Carboxylation as an effective approach to improve the adsorption performance of graphene materials for Cu2+ removal

Abstract Graphene materials are high-performance adsorbents for water and soil remediation, whose oxygen containing groups bind to metal ions intensely. In this study, we prepared carboxylated graphene oxide (GO-OCH2COOH) sponge and investigated the adsorption behaviors of Cu2+ on it by both experimental and computational approaches. Carboxylation largely improved the adsorption capacity from 23.8 mg/g for graphene oxide (GO) sponge to 93.8 mg/g for GO-OCH2COOH. The efficient adsorption was due to the strong interaction between Cu2+ and carboxyl groups (especially in –OCH2COOH form) according to the density functional theory calculation, while epoxy and hydroxyl groups contributed lowly.

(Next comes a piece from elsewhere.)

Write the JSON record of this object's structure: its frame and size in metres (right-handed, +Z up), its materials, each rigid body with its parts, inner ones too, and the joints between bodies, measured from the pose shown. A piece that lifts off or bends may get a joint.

The fast adsorption process was achieved within 30 min, corresponding to a large k2 value of pseudo-second order model (0.061 mg/g/min). The adsorption was spontaneous and exothermic according to thermodynamics analyses. The binding strength of Cu2+ on GO-OCH2COOH was so strong that pH and ionic strength had mild impact. The strong binding sites were not recyclable, but the weaker ones (more than 40%) could be regenerated by simple washing. Our results highlighted the importance of chemical design in graphene adsorbents and the potential of GO-OCH2COOH in heavy metal fixation from water and soil.